La Revolución Cubana se ubicó en los años 60 en la avanzada del movimiento revolucionario internacional proclamando desde sus raíces latinoamericanas la necesidad del socialismo, insistiendo en la importancia clave de los factores morales en la historia y promoviendo, desde la izquierda, cambios que resultaban inevitables, para superar el equilibrio bipolar, facilitar caminos a la diversidad y la justicia universal. Hoy, en el siglo XXI nuestra patria de nuevo se sitúa en un lugar avanzado y esclarecido del movimiento filosófico –subrayo la palabra– de la contemporaneidad; lo hace colocando la cultura como genuina creación humana.

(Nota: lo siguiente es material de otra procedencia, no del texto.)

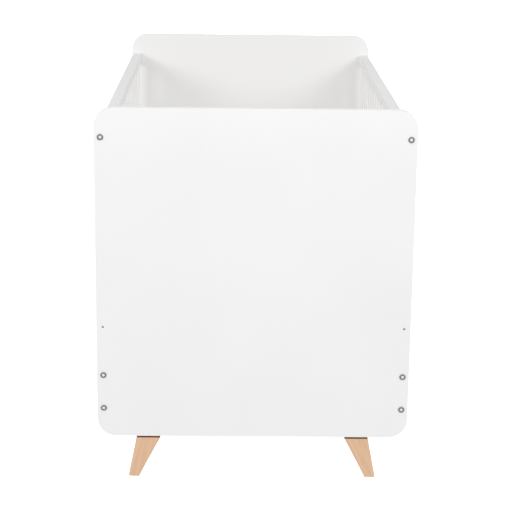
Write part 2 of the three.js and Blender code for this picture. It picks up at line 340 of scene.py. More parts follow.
class Nodes:
    """A material's node tree, with short calls for the nodes used here."""

    def __init__(self, name):
        self.material = bpy.data.materials.new(name)
        self.material.use_nodes = True
        self.tree = self.material.node_tree
        self.shader = self.tree.nodes["Principled BSDF"]

    def add(self, kind, **settings):
        """A new node of a kind, with its settings."""
        node = self.tree.nodes.new(kind)
        for name, value in settings.items():
            setattr(node, name, value)
        return node

    def feed(self, value, socket):
        """Sets a socket to a number or colour, or links another node's output to it."""
        if isinstance(value, bpy.types.NodeSocket):
            self.tree.links.new(value, socket)
        elif isinstance(value, tuple) and len(value) == 3 and socket.type == "RGBA":
            socket.default_value = (*value, 1)
        else:
            socket.default_value = value

    def shade(self, **values):
        """Feeds the shader's sockets, named with _ for each space."""
        for name, value in values.items():
            self.feed(value, self.shader.inputs[name.replace("_", " ")])

    def coordinates(self, stretch=(1, 1, 1), turn=(0, 0, 0)):
        """Object coordinates in metres, turned and then stretched."""
        vector = self.add("ShaderNodeTexCoord").outputs["Object"]
        for name, value in (("Rotation", turn), ("Scale", stretch)):
            mapping = self.add("ShaderNodeMapping")
            mapping.inputs[name].default_value = value
            self.feed(vector, mapping.inputs["Vector"])
            vector = mapping.outputs["Vector"]
        return vector

    def noise(self, vector, scale, detail=3, roughness=0.55):
        """Soft blotches, from 0 to 1. The scale is in blotches per metre."""
        node = self.add("ShaderNodeTexNoise")
        for name, value in (("Vector", vector), ("Scale", scale), ("Detail", detail)):
            self.feed(value, node.inputs[name])
        self.feed(roughness, node.inputs["Roughness"])
        return node.outputs["Fac"]

    def wave(self, vector, scale, direction="X", distortion=0, detail=0, detail_scale=1):
        """Bands across a direction, from 0 to 1."""
        node = self.add("ShaderNodeTexWave", wave_type="BANDS", bands_direction=direction)
        for name, value in (("Vector", vector), ("Scale", scale), ("Distortion", distortion)):
            self.feed(value, node.inputs[name])
        self.feed(detail, node.inputs["Detail"])
        self.feed(detail_scale, node.inputs["Detail Scale"])
        return node.outputs["Fac"]

    def math(self, operation, first, second):
        """The result of an operation on two numbers."""
        node = self.add("ShaderNodeMath", operation=operation)
        self.feed(first, node.inputs[0])
        self.feed(second, node.inputs[1])
        return node.outputs[0]

    def spread(self, source, low, high, start=0.0, end=1.0):
        """A number that goes from low to high as source goes from start to end."""
        node = self.add("ShaderNodeMapRange")
        limits = {"From Min": start, "From Max": end, "To Min": low, "To Max": high}
        for name, value in limits.items():
            node.inputs[name].default_value = value
        self.feed(source, node.inputs["Value"])
        return node.outputs["Result"]

    def mix(self, amount, first, second):
        """The first colour where amount is 0, the second where it is 1."""
        node = self.add("ShaderNodeMix", data_type="RGBA")
        for index, value in ((0, amount), (6, first), (7, second)):
            self.feed(value, node.inputs[index])
        return node.outputs[2]

    def edges(self, breakup):
        """1 on rounded edges, broken up by a noise, and 0 elsewhere."""
        node = self.add("ShaderNodeAttribute", attribute_name="edge")
        return self.math("MULTIPLY", node.outputs["Fac"], self.spread(breakup, 0.2, 1, 0.35, 0.65))

    def bump(self, height, distance, below=None):
        """The normal of a relief of a given depth, on top of another one if given."""
        node = self.add("ShaderNodeBump")
        self.feed(distance, node.inputs["Distance"])
        self.feed(height, node.inputs["Height"])
        if below is not None:
            self.feed(below, node.inputs["Normal"])
        return node.outputs["Normal"]


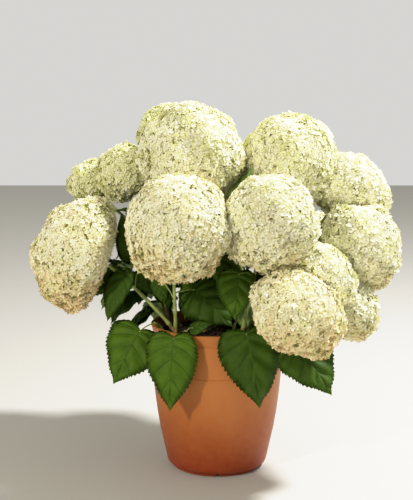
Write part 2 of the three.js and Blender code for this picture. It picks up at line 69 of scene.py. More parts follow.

Es necesario examinar las consecuencias prácticas a este hecho fundamental. En la esencia de la identidad cubana están los fundamentos filosóficos, políticos y sociales sin los cuales no es posible alcanzar un alto nivel de calidad y de masividad. Si encontramos las esencias filosóficas que sirvieron de orientación a nuestra historia política podremos asumir a plenitud el inmenso saber acumulado por el país, e incluso sería decisivo para entender la sicología individual y social del cubano. Por ahí debe comenzar el debate teórico y derivar del mismo sus consecuencias prácticas.
En la cultura cubana calidad y masividad forman una unidad dialéctica de manera que si no se desarrolla una tampoco lo hace la otra. Si se extiende masivamente la cultura sin fundamentos cualitativos solo se logrará populismo y superficialidad. Si se promueve la calidad sin tener en cuenta la masividad se creará una supuesta élite, no se insertará la cultura en los temas claves del desarrollo, y acaba empobreciéndose. Para una ofensiva moral y específicamente política que desarrolle los dos aspectos hace falta, pues, nuestra historia espiritual, y debe hacerse tomando en cuenta las raíces del movimiento intelectual de Occidente y su larga evolución.
Las debilidades del sistema imperialista norteamericano se hallan, en buena medida, en la ignorancia, desinformación y el tratamiento anticultural de esas claves. La pregunta es la siguiente: ¿es posible dominar el mundo que llaman unipolar sin una sólida cultura de base filosófica? Es el desafío que tienen ante sí los hombres que vivirán bien entrado el siglo XXI y aquellos que trabajamos para una vida superior que a muchos de nosotros individualmente no nos será posible disfrutar, pero será el siglo de nuestros hijos y nietos. Para este empeño debemos tener muy presente lo expresado por José Carlos Mariátegui cuando señaló que toda gran revolución necesita de grandes mitos multitudinarios.
Nadie niega a las ciencias naturales y tecnológicas el derecho a emplear símbolos para representar realidades en espacios y tiempos que han sido válidos para alcanzar los grandes descubrimientos científicos del mundo actual. Sin embargo, un materialismo tosco y superficial no fue capaz de exaltar filosóficamente el valor de los símbolos que las ciencias sociales, humanísticas y filosóficas necesitaban para mostrar los planos de las realidades históricas, y uno de esos símbolos claves de las ciencias humanistas son los mitos.
A modo de ejemplo, estudiemos al Che Guevara, que es un mito del siglo XX, él representa lo que quedó olvidado o al margen por las ideas socialistas de la centuria pasada, es decir la necesidad de la ética, el valor de la utopía. El Che simboliza el sello que necesita el siglo XXI de relacionar la ciencia con la utopía; representa, a la vez, el dolor y la miseria de millones de seres humanos. Estos grandes mitos se encarnan en hombres, y esos grandes hombres, como figuras excepcionales, nos sirven para medir y caracterizar una época.